Found a new thing from Kiwifarms:
In response to the posts about queer studies in this thread from a while back, this is for those of you who saw the videos I posted in the Blaire White thread about
transracialism and it's great academic advocate Susan Stryker, explaining that this widely respected and quoted academic powerhouse actually openly supports the "trans everything" ideology: not just transgender but transracial, trans-species, trans-age, transhumanism/cyborgism, etc. Here is an example from the most recent lecture posted to Youtube, where Stryker talks about "trans everything" and literally uses that term:
Related to the question of the field's [of trans studies'] object, in recent years there has been considerable excitement in the field about what's implied by the symbol of the asterix coming after trans [ie, "trans*"], which is derived from database searches where the asterix indicates a function that retrieves any string of characters following the characters that have been explicitly given, so that "trans*" can be read as a noun, referring to "trans-whatever", or as an imperative verb, a command to "trans everything".
On the one hand, this is a demonstration of the field's considerable reach. And on the other hand, of the field's considerable conceptual reach. And on the other hand, it's a testament to the incoherence of its object.
While I agree that it's important to recover specificities
[unless of course it's women and lesbians recovering their own specificity, then they are bigots for doing so] elided by the catch-all nature of the transgender category, I also think that this critique misses the point or trans-studies as a method, even if its object is fuzzy and undefined.
Understanding trans-as-method, trans as a dynamic pre-fixial concept, attached to other things, that's where the deepest critical action is.
[so Susan basically says that trans is entirely parasitical, and that its very raison d'etre is to be parasitical and that this is its greatest potential.]
And finally, to address foregrounded in the title of today's symposium, that of "trans as a disruptive technology".
[those of you who posted here about queer being a methodology to disrupt the social fabric, pay attention to this part.]
Trans as a methodology disrupts existing objects and formations of knowledge by attaching itself to anything and operating on it, transforming it into something else.
Wherever a boundary is drawn, trans crosses it.

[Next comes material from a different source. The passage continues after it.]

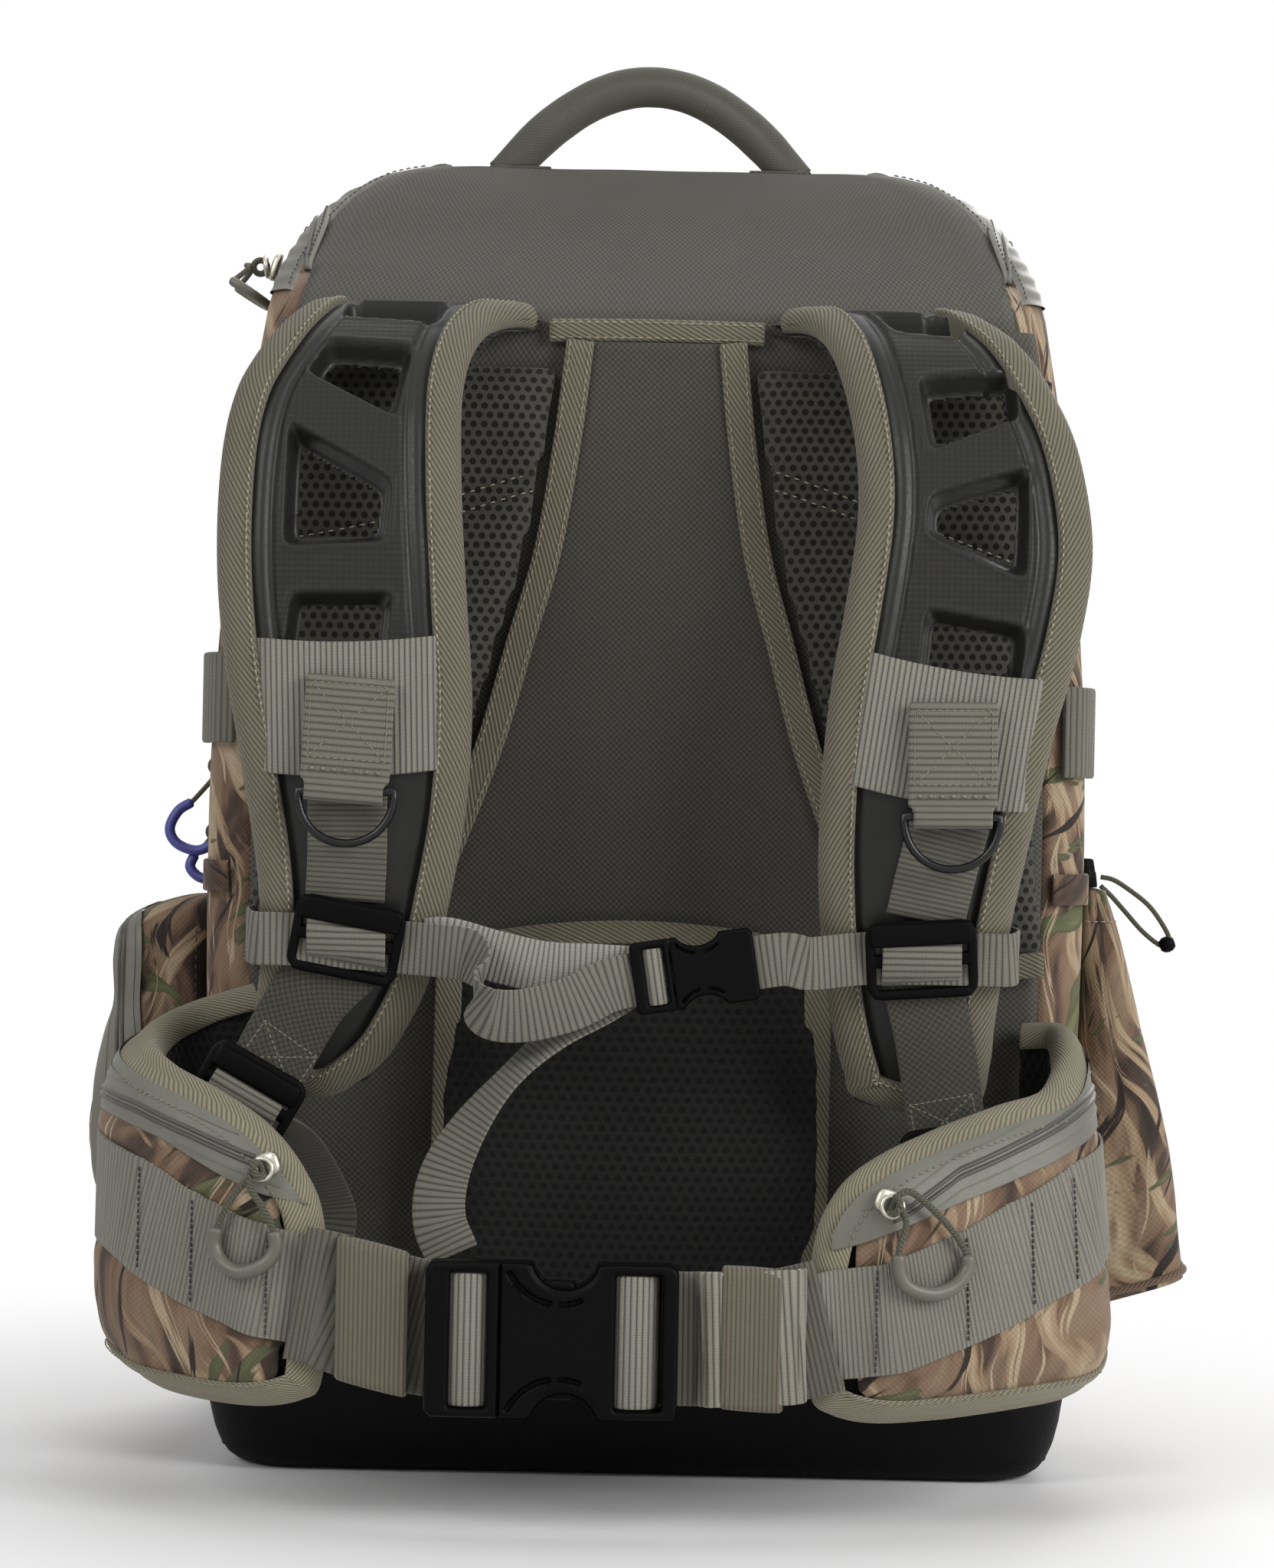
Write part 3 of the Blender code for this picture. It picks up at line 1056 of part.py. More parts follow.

It reconstitutes the relationship between here and there, this and that, object and other. Trans can perform this operation over and over, potentially infinitely. And in this regard it comes to resemble the capitalist fantasy of
creative destruction, the ongoing process of creating new value through ceaseless transformation.
...
I want to be very careful of calling trans a "disruptive technology". It is not necessarily a good thing. Disruptive technologies are war machines, tracing, creating lines of flight from existing States and societies, deterritorializing and reterritorializing as they travel. The deeper question is one of what that disruption allows to take shape in its wake. What dreams and desires that disruption is harness to, what is being disrupted and who the disruptors are.
Understanding transness seems to be of central importance to our current historical moment. And the study of it is crucial for building the kinds of worlds we actually want to live in.